Les Vorarbeiter ouvrent les portes, la fin d’alarme ayant retenti ; et c'est alors que nous voyons arriver des fantômes couverts de poussière et de gravats, se tenant les uns les autres en gémissant, la plupart saignent et sont gravement blessés. Nous nous précipitons à l'extérieur et la réalité nous apparaît dans toute sa cruauté et son horreur, c’est nous qui venons d'être bombardés. Par miracle, notre block-abri n’a pas été touché ; une grosse bombe a creusé un immense entonnoir dont le pourtour se trouve au ras du bâtiment, et à quelques mètres de l'endroit où nous étions, en face de nous, le Halle 6 est éventré de toutes parts ; les murs de verres armés n'existent plus, les appareils Heinkel en cours de montage sont détruits pour la plupart ; on ne sait plus où passer ; sur l'immense étendue du Kommando Heinkel, des volutes noires de fumée s'échappent ; tous les Halle ont été plus ou moins détruits ; le Block des "Kuks" a été écrasé sous les bombes ; de nombreux déportés sont morts calcinés, quelle horreur. En face de la Schreibstube (secrétariat du camp), des camarades entassent des morts horriblement mutilés dans des camions SS ; il y en aura environ 400, et à peu près autant de blessés graves ; nombreux sont ceux qui faute de soins appropriés décèderont par la suite.

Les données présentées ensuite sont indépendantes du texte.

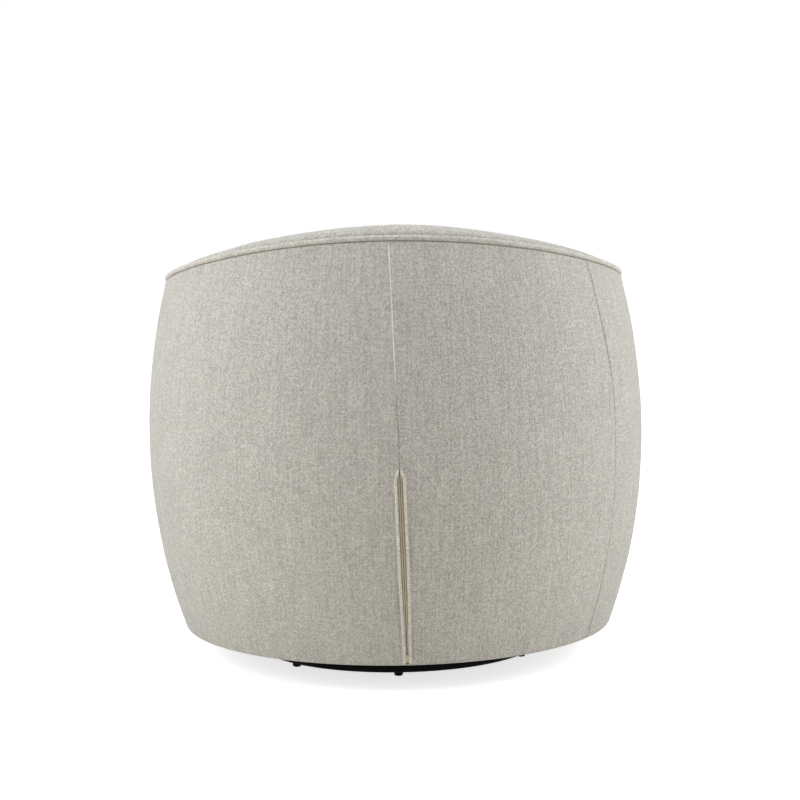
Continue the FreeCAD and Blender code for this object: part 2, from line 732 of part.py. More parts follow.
def wall(outer, hollow, under, front):
    """The upper wall with its crown, cut to the arms' front faces and rounded all along the top."""
    solid = common(cut(outer, hollow), under, block(MINUS_REACH, REACH, f"-({front})", REACH,
                                                    SEAT_BOARD_TOP, DRUM_HIGH), label="sharp_wall")
    doc.recompute()
    return solid


def rounded(solid, radius, wanted, label="rounded"):
    """Rounds the edges for which wanted(edge) is true."""
    fillet = doc.addObject("Part::Fillet", label)
    fillet.Base = solid
    size = value(radius)
    fillet.Edges = [(index, size, size) for index, edge in enumerate(solid.Shape.Edges, start=1) if wanted(edge)]
    doc.recompute()
    return fillet


def points_on(edge, count=5):
    first, last = edge.ParameterRange
    return [edge.valueAt(first + (last - first) * step / (count - 1)) for step in range(count)]


def rolled_wall(outer, hollow, under, rise, front, radius):
    """The wall with its top edges and the arms' front edges rounded."""
    sharp = wall(outer, hollow, under, front)
    centre_z = value(f"rim_low_height + rim_arc + {rise}")
    centre_y = -value("rim_low_forward")
    arc = value("rim_arc")
    front_y = -value(front)
    floor = value(SEAT_BOARD_TOP)

    def on_top(point):
        return abs(math.hypot(point.y - centre_y, point.z - centre_z) - arc) < 0.01

    def wanted(edge):
        points = points_on(edge)
        if all(on_top(point) for point in points):
            return True
        at_front = all(abs(point.y - front_y) < 0.01 for point in points)
        upright = abs(points[0].z - points[-1].z) > 10
        return at_front and upright and min(points[0].z, points[-1].z) < floor + 1

    return rounded(sharp, radius, wanted, "rolled_wall")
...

Rivière, Sidobre et moi, nous nous dirigeons vers le Halle 8, pour savoir ce qu’est devenu notre brave, Nénesse ; c'est notre doyen, un peu notre papa, beaucoup plus âgé que nous trois, il nous soutient avec son moral de fer et nous sommes très anxieux, car de loin il semble bien que le block 8 a lui aussi bien souffert. Dans la multitude, un homme couvert de poussière grise et comme cassé en deux, s'approche péniblement vers nous, c'est Nénesse ; il est méconnaissable ; lui si fort et si vaillant, d'une voix basse et couverte, il nous dit que tous ceux qui se trouvaient autour de lui ont été écrasés par le plafond en ciment armé du block qui a été défoncé par une bombe de gros calibre ; il y a des morts par dizaines.
Rivière et moi nous nous regardons incapables de parler, nous devrions être morts si nous avions été à ce block comme les autres fois; ce jour là, nous avons eu de la chance, énormément de chance. Par la suite, notre bon Nénesse, qui avait été emmené au .grand camp, devait mourir des suites de ses blessures. Brave et admirable Nénesse, nous ne t’oublierons jamais, toi qui était un bon père tranquille et un bon Français.